County Court judge Gerard Mullaly said the crash had a devastating impact on Mr Hooper, who was left with serious chest fractures and needed prolonged rehabilitation.
Judge Mullaly said Mr Hooper was his wife’s carer, and in the months after the crash he had felt as though he was useless.
“He’s been married for many, many years and now feels loneliness very strongly,” Judge Mullaly said. “He is not the same man that he was.”
The court heard Ms Hooper’s daughter had to say goodbye to her mother on the side of the road following the crash, and that the family was devastated by the loss of their matriarch, considered the “glue” that held the family together.
Tate, sentenced to a minimum seven years and six months, contested the police finding that he was drug-affected at the time of the crash.
Judge Mullaly said it was “fanciful” to propose Tate consumed drugs in the seconds after the crash that left him dazed and with spinal injuries.
“The scenario that you swallowed methylamphetamine in the 60 to 90 seconds before (a member of the public) arrived (at the scene is) not a … reasonable one.
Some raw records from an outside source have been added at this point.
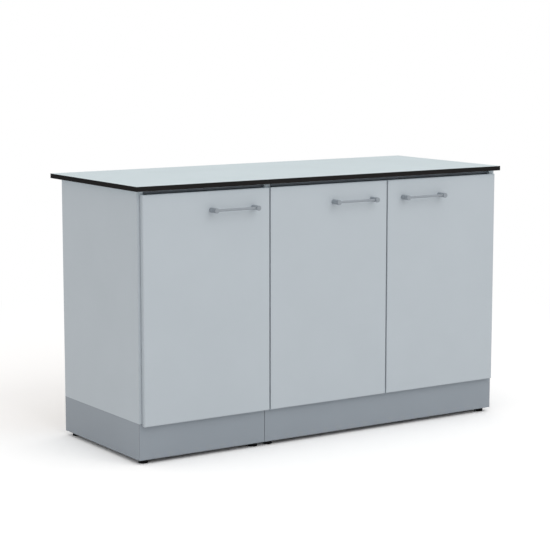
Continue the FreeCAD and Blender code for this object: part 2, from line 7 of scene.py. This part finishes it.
import bpy
import numpy as np
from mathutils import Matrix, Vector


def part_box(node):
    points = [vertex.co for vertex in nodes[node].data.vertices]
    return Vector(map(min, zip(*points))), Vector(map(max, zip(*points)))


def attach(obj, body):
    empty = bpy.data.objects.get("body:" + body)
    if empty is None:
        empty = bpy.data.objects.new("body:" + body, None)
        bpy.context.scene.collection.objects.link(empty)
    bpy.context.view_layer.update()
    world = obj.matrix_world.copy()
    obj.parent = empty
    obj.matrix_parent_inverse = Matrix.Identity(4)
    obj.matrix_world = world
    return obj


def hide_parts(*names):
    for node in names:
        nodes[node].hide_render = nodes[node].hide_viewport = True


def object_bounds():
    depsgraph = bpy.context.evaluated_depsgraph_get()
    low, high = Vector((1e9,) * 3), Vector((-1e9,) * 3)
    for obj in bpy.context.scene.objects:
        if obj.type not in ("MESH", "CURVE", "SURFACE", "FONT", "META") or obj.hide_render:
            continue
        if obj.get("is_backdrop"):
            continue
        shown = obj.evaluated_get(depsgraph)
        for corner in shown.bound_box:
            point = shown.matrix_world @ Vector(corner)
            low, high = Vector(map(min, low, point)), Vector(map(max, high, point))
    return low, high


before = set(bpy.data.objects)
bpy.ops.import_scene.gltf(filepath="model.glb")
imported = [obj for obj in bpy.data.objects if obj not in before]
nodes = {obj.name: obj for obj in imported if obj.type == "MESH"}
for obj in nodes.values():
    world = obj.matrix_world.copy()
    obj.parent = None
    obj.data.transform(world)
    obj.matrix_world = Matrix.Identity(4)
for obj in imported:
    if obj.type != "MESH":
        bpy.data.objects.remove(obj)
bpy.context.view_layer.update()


# ==== Camera =====================================================================================
# It stands 6 m off, to the left of the bench and half a metre above the worktop, and looks down
# by eight degrees through a long lens.
camera_place = (-3.415, -5.113, 1.4095)
camera_turn = 33.495        # degrees from straight at the wall towards the bench's right
camera_dip = 8.137          # degrees below level
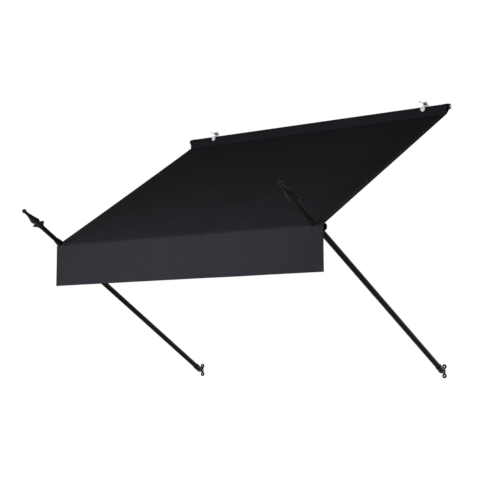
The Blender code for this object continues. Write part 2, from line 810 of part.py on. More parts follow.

It is fanciful in my view,” he said.
The court heard Tate’s woeful driving record included 74 infringements from 1995- 2015, and three drug-driving convictions before the fatal crash.
Tate pleaded guilty to culpable driving causing death, negligently causing serious injury and unlicensed driving.
The court was told he expressed “genuine” remorse to the Hooper family following the collision.
Judge Mullaly described the crime as “needless, avoidable and dreadful.”
“You were drug-affected and you shouldn’t have been driving at all. You were not able to simply keep your car in your lane,” he said.
Tate has served 699 days on remand and will be disqualified from driving for five years when he is released from jail.